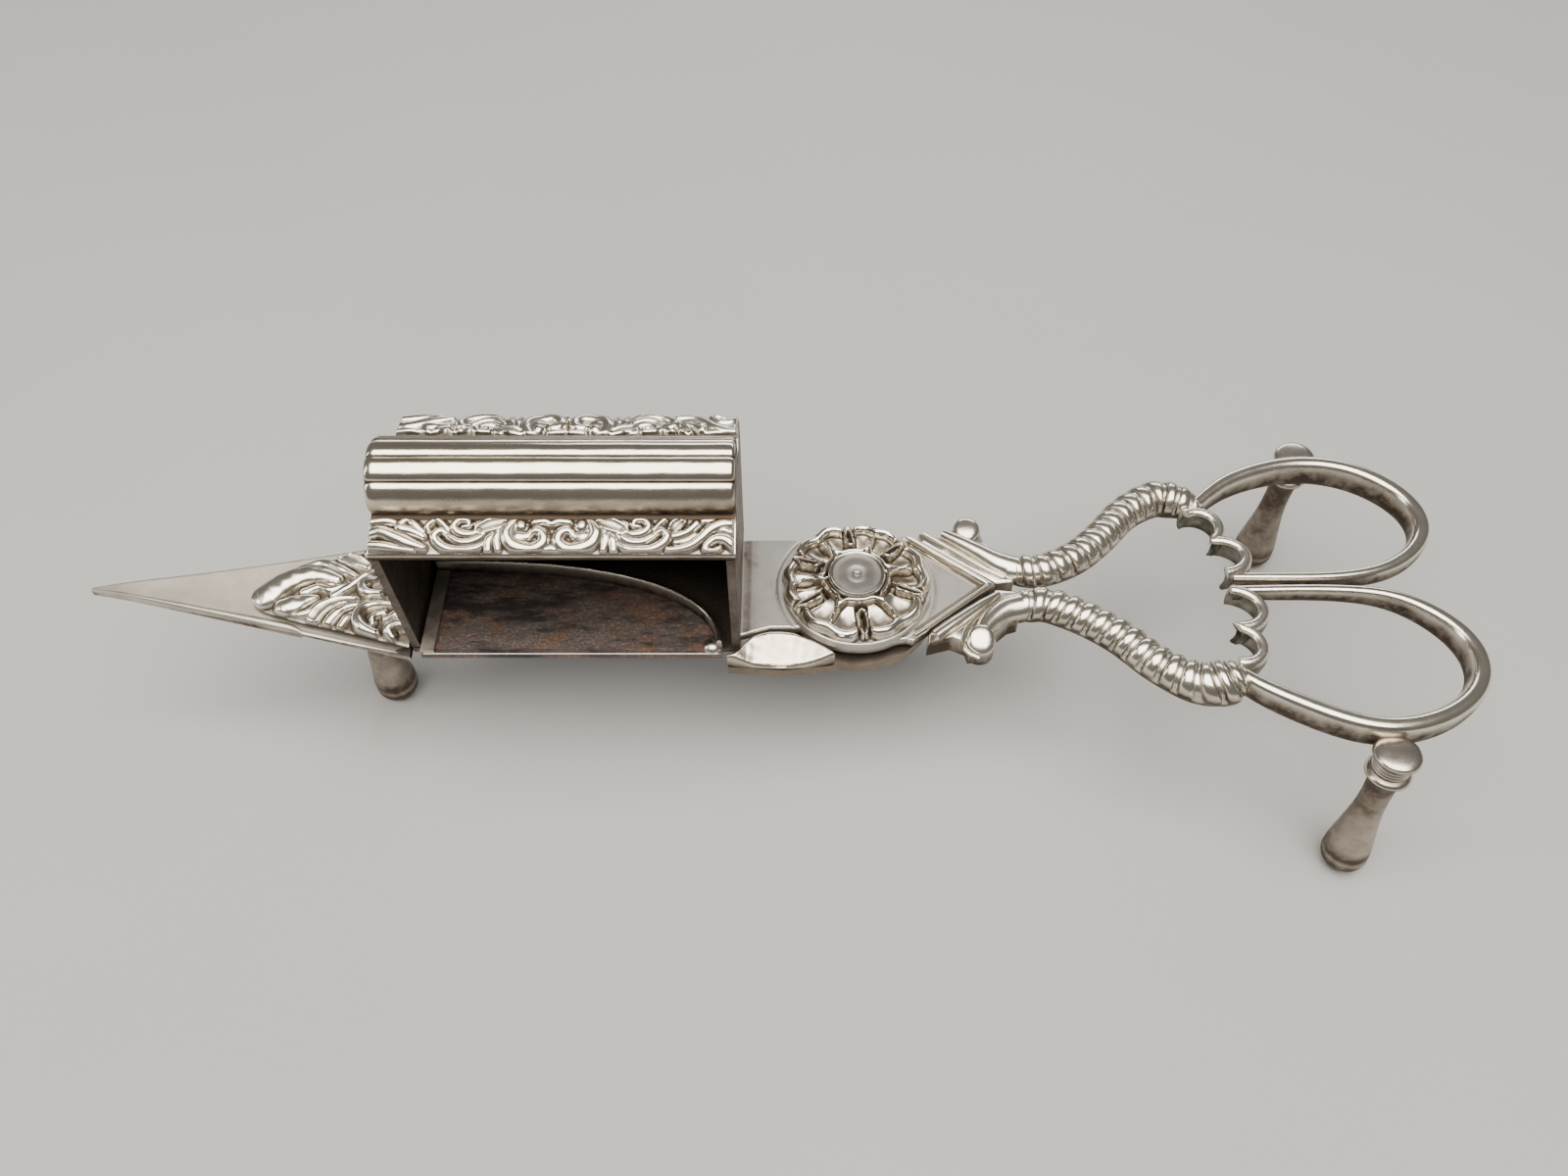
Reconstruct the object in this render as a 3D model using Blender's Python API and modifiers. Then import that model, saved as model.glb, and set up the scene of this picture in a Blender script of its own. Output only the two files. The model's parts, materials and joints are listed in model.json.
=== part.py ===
"""Silver wick trimmer (candle snuffers) on three turned feet.

Two levers turn on one upright pivot. The upper lever carries the pick, the
reeded box and the near finger bow; the lower lever carries the press tray
that slides into the box, and the far finger bow. The handles are closed.

Lengths below are millimetres. Plan positions are measured from the pivot
axis, heights from the surface that the feet stand on. X runs from the pick
(-X) to the bows (+X), Y is away from the box's open side, Z is up.
"""
import math

import bmesh
import bpy
from mathutils import Matrix, Vector

MM = 0.001
GAP = 0.3                       # left between pieces that rest on each other

PIVOT_X = 10.07                 # pivot axis, from the middle of the whole part
PIVOT_Y = 1.35

# Heights of the stacked plates
FLOOR_BOTTOM = 21.6             # underside of the upper lever and box floor
FLOOR_TOP = 22.4
UPPER_TOP = 23.0
WASHER_THICK = 0.4
LOWER_TOP = FLOOR_BOTTOM - 2 * GAP - WASHER_THICK
LOWER_BOTTOM = LOWER_TOP - 1.4
HANDLE_Z = 22.5                 # middle height of arms and bows

# Pivot
UPPER_DISC_R = 9.0
LOWER_DISC_R = 10.0
SHANK_R = 1.6
SHANK_HOLE_R = SHANK_R + GAP
ROSETTE_R = 9.4
ROSETTE_NOTCH_R = 7.9
PETALS = 6
PETAL_TURN = math.radians(-85)

# Box
BOX_LEFT = -53.3
BOX_RIGHT = -14.1
BOX_FRONT = -10.0
BOX_BACK = 10.4
FLOOR_FRONT = -8.8
SHEET = 0.8
END_WALL = 1.0
SHELF_FRONT_Z = 41.6
SHELF_INNER_Z = 43.0
SHELF_BACK_Z = 41.5
BARREL_Y = -1.1
BARREL_Z = 43.8
BARREL_R = 5.0
REED_ANGLES = (152, 117, 82, 54)
REED_WIDTH = 27
REED_RISE = 0.45
BAND_THICK = 0.5
BAND_WIDTH = 3.5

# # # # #

- Instructions to follow:
Quote only the stretch of lines that starts the data above and ends with the line containing "PETAL_TURN = math.radians(-85)", both included.

- Task solution:
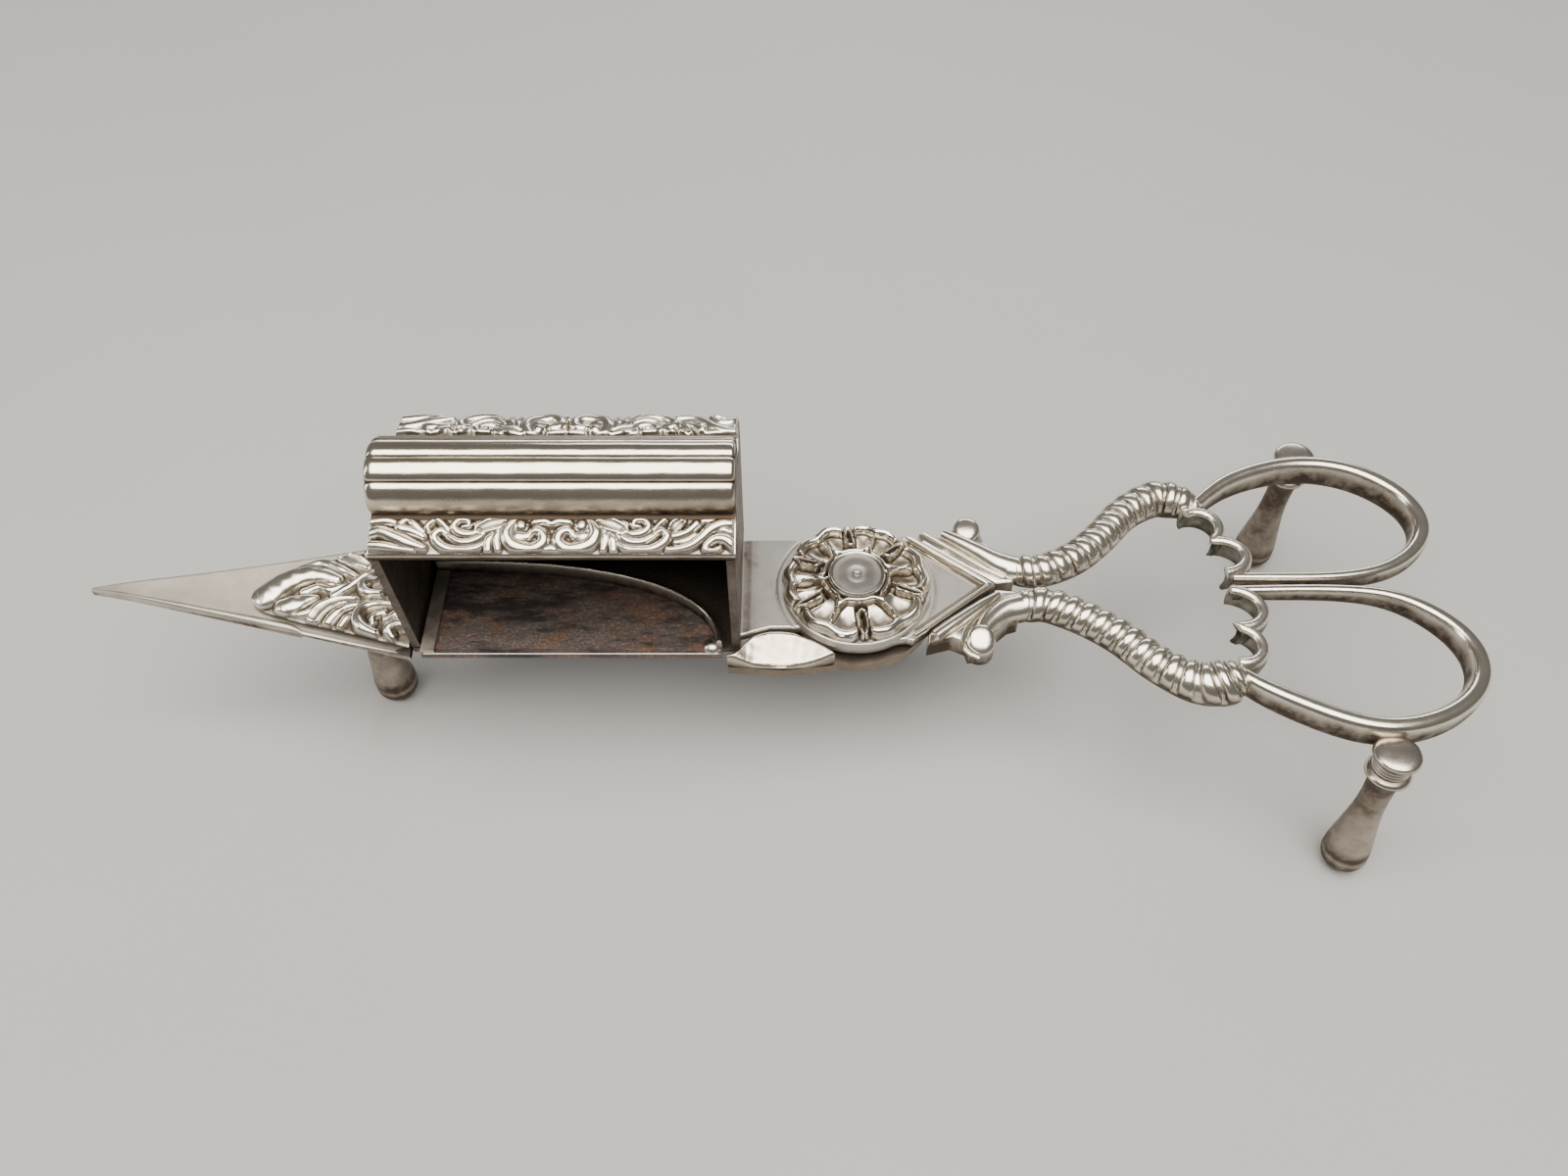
Reconstruct the object in this render as a 3D model using Blender's Python API and modifiers. Then import that model, saved as model.glb, and set up the scene of this picture in a Blender script of its own. Output only the two files. The model's parts, materials and joints are listed in model.json.
=== part.py ===
"""Silver wick trimmer (candle snuffers) on three turned feet.

Two levers turn on one upright pivot. The upper lever carries the pick, the
reeded box and the near finger bow; the lower lever carries the press tray
that slides into the box, and the far finger bow. The handles are closed.

Lengths below are millimetres. Plan positions are measured from the pivot
axis, heights from the surface that the feet stand on. X runs from the pick
(-X) to the bows (+X), Y is away from the box's open side, Z is up.
"""
import math

import bmesh
import bpy
from mathutils import Matrix, Vector

MM = 0.001
GAP = 0.3                       # left between pieces that rest on each other

PIVOT_X = 10.07                 # pivot axis, from the middle of the whole part
PIVOT_Y = 1.35

# Heights of the stacked plates
FLOOR_BOTTOM = 21.6             # underside of the upper lever and box floor
FLOOR_TOP = 22.4
UPPER_TOP = 23.0
WASHER_THICK = 0.4
LOWER_TOP = FLOOR_BOTTOM - 2 * GAP - WASHER_THICK
LOWER_BOTTOM = LOWER_TOP - 1.4
HANDLE_Z = 22.5                 # middle height of arms and bows

# Pivot
UPPER_DISC_R = 9.0
LOWER_DISC_R = 10.0
SHANK_R = 1.6
SHANK_HOLE_R = SHANK_R + GAP
ROSETTE_R = 9.4
ROSETTE_NOTCH_R = 7.9
PETALS = 6
PETAL_TURN = math.radians(-85)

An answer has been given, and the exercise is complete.